Lille et Lens sont détenus par des financiers, mais avec des profils et des projets sportifs très différents. Ce n’est pas frustrant de voir le club d’Alain Fiard ou Djezon Boutoille être devenu un spécialiste du trading de joueurs ?
Généralement c’est l’évolution du foot, l’économie de ce sport qui est faite comme ça aujourd’hui. Ça n’empêche pas qu’un Benjamin André ait resigné, lui qui est très bon et qui colle à l’esprit. Il y a quand même des joueurs qui restent, et puis d’autres comme Osimhen qui font une seule saison. Mais on n’est plus à l’époque où c’était un festival de déficits. Le LOSC bâtit à plus long terme. Jean-Michel Vandamme est revenu au centre de formation, et c’est une fierté chez les supporters de voir un gardien formé au club, Lucas Chevalier, ou un Leny Yoro qui peut être titulaire en défense centrale à 17 ans. On ne se souvient plus depuis quand on n’avait pas eu deux jeunes joueurs formés au LOSC qui jouaient à ce niveau en équipe première.
Quand on vous dit Bollaert, vous pensez spontanément à quoi ? Aux derbys ou aux matchs où c’était le stade du LOSC en Ligue des champions ?
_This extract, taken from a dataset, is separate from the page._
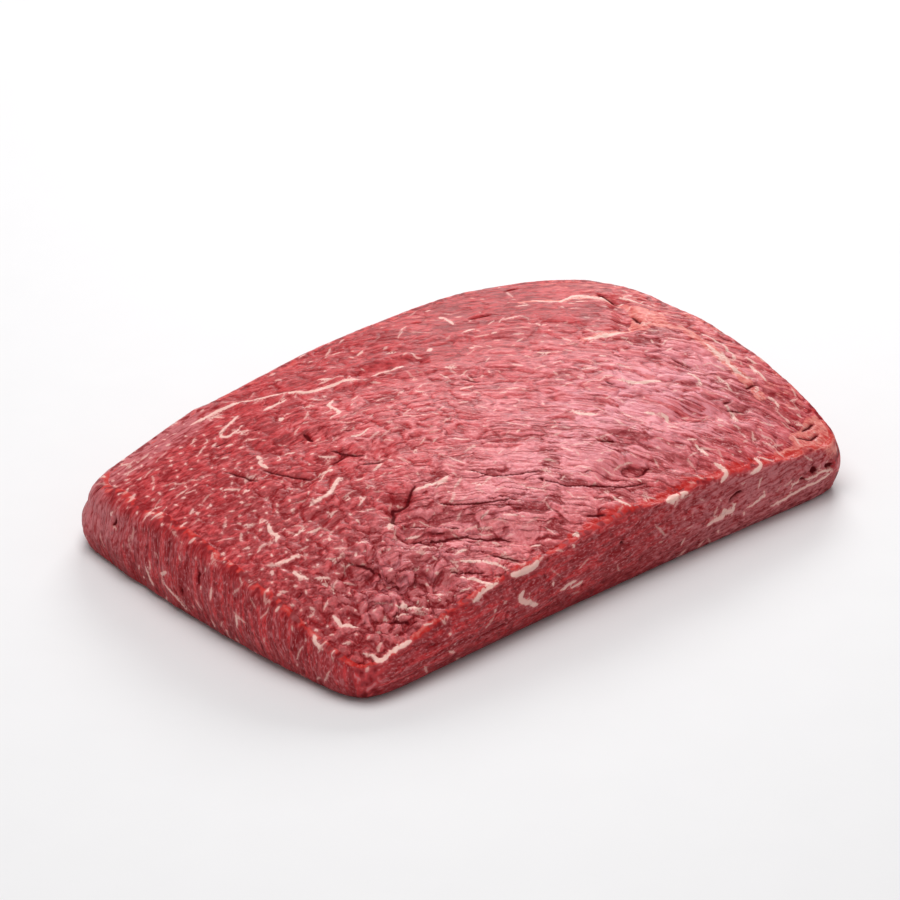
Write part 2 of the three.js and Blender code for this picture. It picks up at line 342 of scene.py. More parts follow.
class MeatColours(bpy.types.PropertyGroup):
    """Colours of the meat"""

    lean: colour("Lean", "Cut muscle", 208, 62, 66)
    # Deep red lean, also laid as painted shade in the folds, furrows, gaps between lumps and beside
    # cuts
    deep: colour("Deep lean", "Muscle in hollows and at the thin end", 142, 16, 24)
    # Pale fibres, also laid as painted highlights on the lumps and beside the folds
    pale: colour("Pale strand", "Fine pale fibres on the ridges", 238, 134, 136)
    # Painted sheen: a pale pink that stands in for the soft light shining off the wet top
    bloom: colour("Bloom", "Milky film on the middle of the top", 240, 156, 166)
    fat: colour("Fat", "Marbling and strips of fat", 250, 204, 192)
    # Wet red along the cut edges, partly a painted glow of light shining through them
    rim: colour("Rim", "Wet bright red along the cut edges", 200, 34, 28)
    skin: colour("Pale skin", "Thin skin left on the top of the thick end", 240, 146, 134)
    silver: colour("Silver skin", "Thin skin left on the walls", 206, 122, 126)
    wall: colour("Side wall", "Darker muscle of the side walls", 160, 60, 65)
    # Painted shade inside slits and pores, over the dark red of the cut
    slit: colour("Slit", "Inside of slits and pores", 88, 2, 10)
    roughness: FloatProperty(
        name="Roughness", description="Roughness of the lean", default=0.42, min=0, max=1)
    gloss: FloatProperty(
        name="Wetness", description="Strength of the film of moisture", default=0.15, min=0, max=1)


class StageSettings(bpy.types.PropertyGroup):
    """Floor, lights and camera"""

    floor: colour("Floor", "Colour of the floor", 236, 235, 236)
    key_power: FloatProperty(
        name="Key power", description="Power of the light behind", default=10, min=0, unit="POWER")
    top_power: FloatProperty(
        name="Top power", description="Power of the light above", default=11, min=0, unit="POWER")
    sky: FloatProperty(name="Sky", description="Strength of the even light", default=0.38, min=0)
    azimuth: FloatProperty(
        name="Azimuth", description="Turn of the camera round the roast", subtype="ANGLE",
        default=math.radians(-40.5))
    elevation: FloatProperty(
        name="Elevation", description="Angle of the camera above the floor", subtype="ANGLE",
        default=math.radians(29))
    distance: FloatProperty(
        name="Distance", description="Distance of the camera", default=1.6, unit="LENGTH")
    lens: FloatProperty(
        name="Lens", description="Focal length", default=159.56, unit="CAMERA")


# Form of the slab, in millimetres


def corner_shares(angle):
    return [np.maximum(np.cos(angle - (2 * k - 3) * math.pi / 4), 0) ** 2 for k in range(4)]


def corner_blend(angle, key):
    return sum(share * value for share, value in zip(corner_shares(angle), CORNERS[key]))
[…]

Je pense au public, à la ferveur, aux Corons, au stade presque plein en Ligue 2. Évidemment, cette Ligue des champions qu’on joue à Lens, ça reste un grand souvenir. J’étais allé aux trois, et c’est certain que c’était incroyable de parcourir le centre-ville avec son écharpe rouge et blanc pour aller au stade. Ça devait être très difficile pour les Lensois. Mais non, je pense aux derbys, aux grosses ambiances que ça amène.
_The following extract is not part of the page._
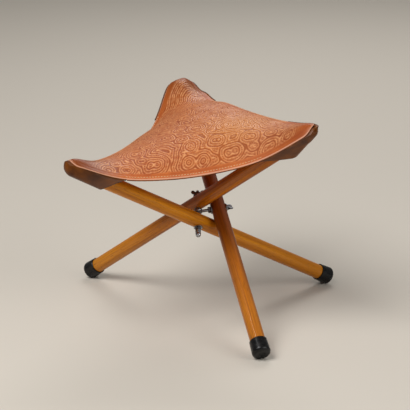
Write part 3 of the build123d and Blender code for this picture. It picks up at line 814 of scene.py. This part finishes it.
def plated_steel(name, pale, dull, rough):
    """Zinc-plated steel: grey metal with cloudy dulling, and grain that is drawn coarser than real."""
    material, tree = new_material(name)
    place = add(tree, "ShaderNodeTexCoord").outputs["Object"]
    cloud = add(tree, "ShaderNodeTexNoise", {"Vector": place, "Scale": every(6.25), "Detail": 4}).outputs[0]
    gloss = add(tree, "ShaderNodeMapRange", {0: cloud, 1: 0.3, 2: 0.7, 3: rough, 4: rough + 0.2})
    grain = {"Vector": place, "Scale": every(0.45455), "Detail": 2}
    grain = add(tree, "ShaderNodeTexNoise", grain).outputs[0]
    bump = add(tree, "ShaderNodeBump", {"Height": grain, "Strength": 0.05, "Distance": 0.1 * MM})
    return finished(material, {
        "Base Color": tint(tree, linear(pale), dull, cloud, 0.4, 0.68),
        "Metallic": 1,
        "Roughness": gloss.outputs[0],
        "Normal": bump.outputs[0],
    })


def give(obj, material):
    """Sets a piece's only material."""
    obj.data.materials.clear()
    obj.data.materials.append(material)


def dress_nodes(names, material):
    """Gives a finish to CAD nodes that stay."""
    for name in names:
        obj = frame["nodes"][name]
        for slot in obj.material_slots:
            slot.material = material
        if not obj.material_slots:
            obj.data.materials.append(material)


class StoolSizes(bpy.types.PropertyGroup):
    """Sizes of the leather work that a user may change."""

    leather: bpy.props.FloatProperty(
        name="Leather", description="Thickness of the seat leather", default=2.5 * MM, unit="LENGTH")
    pocket: bpy.props.FloatProperty(
        name="Pocket", description="Thickness of the pocket leather", default=2 * MM, unit="LENGTH")
    tool_depth: bpy.props.FloatProperty(
        name="Tool depth", description="Depth of the tool marks", default=0.45 * MM, unit="LENGTH")
    strip_width: bpy.props.FloatProperty(
        name="Strip width", description="Width of the edge strips", default=15 * MM, unit="LENGTH")
    stitch_pitch: bpy.props.FloatProperty(
        name="Stitch pitch", description="Distance between stitches", default=5 * MM, unit="LENGTH")
    stitch_inset: bpy.props.FloatProperty(
        name="Stitch inset", description="Distance from edge to seam", default=4.2 * MM, unit="LENGTH")


class StoolStage(bpy.types.PropertyGroup):
    """Values of the floor and the lamps."""

    floor: bpy.props.FloatVectorProperty(
        name="Floor", description="Floor colour", default=linear("#c9c1b5"), size=4, subtype="COLOR")
    key_power: bpy.props.FloatProperty(
        name="Key lamp", description="Power of the large lamp", default=76, unit="POWER")
    fill_power: bpy.props.FloatProperty(
        name="Fill lamp", description="Power of the fill lamp", default=30, unit="POWER")


class STOOL_OT_stage(bpy.types.Operator):
    """Camera at the photograph's view, a plain pale floor and soft studio lamps."""

    bl_idname = "stool.stage"
    bl_label = "Stage"

    def execute(self, context):
        stage = context.scene.stool_stage
        camera = bpy.data.objects.new("camera", bpy.data.cameras.new("camera"))
        camera.data.sensor_width = SENSOR_MM
        camera.data.lens = FOCAL_PIXELS / FRAME_PIXELS * SENSOR_MM
        camera.data.clip_end = CLIP_END
        ahead = Vector((0, math.cos(CAMERA_PITCH), -math.sin(CAMERA_PITCH)))
        right = Vector((1, 0, 0))
        top = right.cross(ahead)
        across = right * math.cos(CAMERA_ROLL) + top * math.sin(CAMERA_ROLL)
        upward = top * math.cos(CAMERA_ROLL) - right * math.sin(CAMERA_ROLL)
        place = (HUB[0] + CAMERA_FROM_HUB[0], HUB[1] + CAMERA_FROM_HUB[1], CAMERA_HEIGHT)
        turn = Matrix((across, upward, -ahead)).transposed().to_4x4()
        camera.matrix_world = Matrix.Translation(place) @ turn
        context.scene.collection.objects.link(camera)
        context.scene.camera = camera

        floor_mesh = bpy.data.meshes.new("floor")
        corners = [(x * FLOOR_HALF, y * FLOOR_HALF, 0) for x, y in ((-1, -1), (1, -1), (1, 1), (-1, 1))]
        floor_mesh.from_pydata(corners, [], [(0, 1, 2, 3)])
        floor = bpy.data.objects.new("floor", floor_mesh)
        context.scene.collection.objects.link(floor)
        paint = new_material("painted_floor")[0]
        give(floor, finished(paint, {"Base Color": tuple(stage.floor), "Roughness": 0.8}))

        for name, place, size, power in LAMPS:
            lamp = bpy.data.lights.new(name, "AREA")
            lamp.size = size
            lamp.energy = getattr(stage, power)
            obj = bpy.data.objects.new(name, lamp)
            obj.location = place
            obj.rotation_euler = (Vector(HUB) - Vector(place)).to_track_quat("-Z", "Y").to_euler()
            context.scene.collection.objects.link(obj)
        world = bpy.data.worlds.new("studio")
        world.use_nodes = True
        world.node_tree.nodes.clear()
        glow = add(world.node_tree, "ShaderNodeBackground", {"Color": linear("#f2f1ee"), "Strength": 0.2})
        add(world.node_tree, "ShaderNodeOutputWorld", {"Surface": glow.outputs[0]})
        context.scene.world = world
        context.scene.view_settings.view_transform = "Standard"
        return {"FINISHED"}


class STOOL_OT_seat(bpy.types.Operator):
    """Tooled leather seat in three petals."""

    bl_idname = "stool.seat"
    bl_label = "Seat"

    def execute(self, context):
        sizes = context.scene.stool_sizes
        leather = tooled_leather("tooled_cowhide")
        for index, name in enumerate(CORNERS):
            plan = petal_plan(index, PETAL_POINTS)
            x, y = plan[..., 0], plan[..., 1]
            depth, raised = tooling(x, y)
            inside = edge_distance(x, y)
            short = np.clip(RIM_ROUNDING - inside, 0, RIM_ROUNDING)
            round_off = RIM_ROUNDING - np.sqrt(np.clip(RIM_ROUNDING**2 - short**2, 0, None))
            height = seat_height(x, y)
            crease = CREASE_DEPTH * np.exp(-(((inside - sizes.stitch_inset) / CREASE_WIDTH) ** 2))
            top = np.stack([x, y, height - sizes.tool_depth * depth - round_off - crease], -1)
            bottom = np.stack([x, y, height - sizes.leather + UNDERSIDE_ROUNDING_SHARE * round_off], -1)
            obj = slab(f"seat_petal_{name}", top, bottom)
            away = np.hypot(x - PLAN_TIPS[index][0], y - PLAN_TIPS[index][1])
            tones = {
                "tooling": depth,
                "raised": raised,
                "rim": np.clip(1 - inside / RIM_TONE_WIDTH, 0, 1),
                "corner": CORNER_TONES[index] * np.clip((CORNER_TONE_REACH - away) / CORNER_TONE_FADE, 0, 1),
            }
            # The soft spots are warm dye and a painted pinkish sheen
            for tone, spots in DYE_AND_SHEEN_SPOTS.items():
                tones[tone] = sum(most * soft_spot(x, y, place, spread) for place, spread, most in spots)
            for tone, values in tones.items():
                set_values(obj, tone, values, 0)
            set_flat_map(obj, plan)
            give(obj, leather)
            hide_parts("seat_panel")
            follow_leg(obj)
        return {"FINISHED"}


class STOOL_OT_pockets(bpy.types.Operator):
    """Dark leather pockets that hold the seat's corners on the leg tops."""

    bl_idname = "stool.pockets"
    bl_label = "Pockets"

    def execute(self, context):
        sizes = context.scene.stool_sizes
        leather = dark_leather("bridle_leather")
        nose_turns = np.linspace(math.pi / 2, 0, NOSE_ROWS, endpoint=False)
        rows = np.concatenate([-np.sin(nose_turns), np.linspace(0, 1, POCKET_ROWS)])
        wall = sizes.pocket
        drop = sizes.leather + SHEET_GAP
        for index, name in enumerate(CORNERS):
            outer, way_down = pocket_grid(index, rows, wall, 0, POCKET_LIPS[index], OUTER_DROP)
            inner = pocket_grid(index, rows, wall, wall, INNER_LIP, drop)[0]
            obj = slab(f"corner_pocket_{name}", outer, inner)
            mouth = np.clip((rows - 1) / MOUTH_RIM_SHARE + 1, 0, 1)
            rim = np.repeat(mouth[:, None], outer.shape[1], axis=1)
            set_values(obj, "rim", rim, rim)
            run = np.broadcast_to(np.linspace(-0.5, 0.5, outer.shape[1]) * POCKET_MAP_WIDTH, way_down.shape)
            set_flat_map(obj, np.stack([way_down, run], -1))
            give(obj, leather)
            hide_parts(f"pocket_{name}")
            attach(obj, f"{name}_leg")
        return {"FINISHED"}


class STOOL_OT_strips(bpy.types.Operator):
    """Dark strips under the free edges of the seat, in halves, one at each corner."""

    bl_idname = "stool.strips"
    bl_label = "Edge strips"

    def execute(self, context):
        sizes = context.scene.stool_sizes
        leather = bpy.data.materials.get("bridle_leather") or dark_leather("bridle_leather")
        for edge_name, index, other in EDGE_HALVES:
            here, way, out = free_edge(index, other)
            half = np.linalg.norm(PLAN_TIPS[other] - here) / 2
            run = np.linspace(mouth_run(index, other), half, STRIP_ROWS)
            inset = np.linspace(STRIP_INSET, sizes.strip_width, STRIP_COLUMNS)
            plan = here + way * run[:, None, None] + out * (CORNER_RADIUS - inset)[None, :, None]
            below = seat_height(plan[..., 0], plan[..., 1]) - sizes.leather
            upper, lower = [np.concatenate([plan, (below - depth)[..., None]], -1) for depth in STRIP_FACES]
            obj = slab(f"edge_strip_{edge_name}_{CORNERS[index]}", upper, lower)
            set_values(obj, "rim", np.zeros(plan.shape[:2]), 0)
            set_flat_map(obj, plan)
            give(obj, leather)
            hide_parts(f"edge_strip_{edge_name}")
            follow_leg(obj)
        return {"FINISHED"}


class STOOL_OT_stitching(bpy.types.Operator):
    """Pale stitches along the free edges."""

    bl_idname = "stool.stitching"
    bl_label = "Stitching"

    def execute(self, context):
        sizes = context.scene.stool_sizes
        thread = waxed_thread("waxed_linen")
        for edge_name, index, other in EDGE_HALVES:
            here, way, out = free_edge(index, other)
            half = np.linalg.norm(PLAN_TIPS[other] - here) / 2
            run = np.arange(mouth_run(index, other), half, sizes.stitch_pitch)
            middles = here + out * (CORNER_RADIUS - sizes.stitch_inset) + way * run[:, None]
            mesh = bpy.data.meshes.new(f"stitches_{edge_name}_{CORNERS[index]}")
            mesh.from_pydata(*stitch_row(middles, way, out, sizes.stitch_pitch * STITCH_LENGTH_SHARE))
            obj = outward_object(mesh)
            give(obj, thread)
            follow_leg(obj)
        return {"FINISHED"}


class STOOL_OT_legs(bpy.types.Operator):
    """Varnish on the three dowel legs."""

    bl_idname = "stool.legs"
    bl_label = "Legs"

    def execute(self, context):
        for index, (name, finish) in enumerate(zip(CORNERS, LEG_FINISHES)):
            dress_nodes([f"leg_{name}"], varnished_wood(*finish, index))
        return {"FINISHED"}


class STOOL_OT_ferrules(bpy.types.Operator):
    """Rubber ferrules and the steel discs inside them."""

    bl_idname = "stool.ferrules"
    bl_label = "Ferrules"

    def execute(self, context):
        dress_nodes([f"ferrule_{name}" for name in CORNERS], moulded_rubber("moulded_rubber"))
        steel = plated_steel("steel_disc", "#9b9c9e", "#77787a", 0.35)
        dress_nodes([f"ferrule_disc_{name}" for name in CORNERS], steel)
        return {"FINISHED"}


class STOOL_OT_hub(bpy.types.Operator):
    """Plating on the bolts, washers and nuts."""

    bl_idname = "stool.hub"
    bl_label = "Hub"

    def execute(self, context):
        bright = ("washer", "bolt", "cap_nut")
        names = [name for name in frame["nodes"] if any(word in name for word in bright)]
        dress_nodes(names, plated_steel("zinc_plated_steel", "#b4b6ba", "#7f8185", 0.22))
        names = [name for name in frame["nodes"] if "nut" in name and name not in names]
        dress_nodes(names, plated_steel("dulled_plated_steel", "#77777a", "#3f3f42", 0.3))
        return {"FINISHED"}


class STOOL_PT_panel(bpy.types.Panel):
    """Stool pieces in the 3D view's sidebar."""

    bl_idname = "STOOL_PT_panel"
    bl_label = "Tripod Stool"
    bl_space_type = "VIEW_3D"
    bl_region_type = "UI"
    bl_category = "Stool"

    def draw(self, context):
        column = self.layout.column()
        for name in StoolSizes.__annotations__:
            column.prop(context.scene.stool_sizes, name)
        for name in StoolStage.__annotations__:
            column.prop(context.scene.stool_stage, name)
        for kind in OPERATORS:
            column.operator(kind.bl_idname)


OPERATORS = (
    STOOL_OT_stage,
    STOOL_OT_seat,
    STOOL_OT_pockets,
    STOOL_OT_strips,
    STOOL_OT_stitching,
    STOOL_OT_legs,
    STOOL_OT_ferrules,
    STOOL_OT_hub,
)
CLASSES = (StoolSizes, StoolStage, *OPERATORS, STOOL_PT_panel)


def register():
    """Registers the classes and hangs the sizes on the scene."""
    for kind in CLASSES:
        bpy.utils.register_class(kind)
    bpy.types.Scene.stool_sizes = bpy.props.PointerProperty(type=StoolSizes)
    bpy.types.Scene.stool_stage = bpy.props.PointerProperty(type=StoolStage)


def unregister():
    """Takes the sizes and the classes away again."""
    del bpy.types.Scene.stool_stage
    del bpy.types.Scene.stool_sizes
    for kind in reversed(CLASSES):
        bpy.utils.unregister_class(kind)


def main():
    register()
    for kind in OPERATORS:
        group, name = kind.bl_idname.split(".")
        getattr(getattr(bpy.ops, group), name)()


if __name__ == "__main__":
    main()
Dans les affluences à domicile, Lens et Lille rivalisent. Mais alors que la France entière cite le public de Bollaert en exemple, Pierre-Mauroy est réputé comme assez froid. Qu’est-ce qui manque au LOSC pour avoir la même ambiance ?
Ce n’est pas la même sociologie, pas la même histoire, pas le même bassin de population. La culture du supportérisme est plus forte à Lens. Je ne vais pas m’appesantir là-dessus mais quand on dit qu’il y a moins d’alternatives à Lens, c’est vrai, et ça a donné un attachement plus naturel au club de foot, dans une région qui a ses spécificités, ce métier de mineur qui ne ressemblait pas aux autres, une histoire sociale dans laquelle le football est mieux ancré. À Lille, que ce soit à Grimonprez ou au Grand Stade, il n’y a jamais eu une culture comme celle-là. Les DVE se sont étoffés, il y a quand même une ambiance, beaucoup d’abonnés, mais ce ne sera jamais Anfield ou Bollaert. Il n’y a qu’un seul Lens, et l’idée n’est pas de copier, mais il n’y a pas cette culture du chant, des tribunes qui reprennent toutes Les Corons. Le LOSC a toujours, lui aussi, un public populaire, mais le RC Lens dans le bassin minier pèse d’un poids qu’on ne peut pas imaginer pour le LOSC dans la métropole lilloise.
Un pronostic ?
Il y a un enjeu sportif très fort, parce que si on gagne on revient à portée de Lens. Trois ou neuf points d’écart, ça n’aura rien à voir. On n’oublie pas non plus qu’on a été les seuls à vous battre lors de la phase aller, et que depuis quelques semaines ce n’est pas le meilleur moment de la saison pour Lens. Pour moi, on gagne, 2 à 1.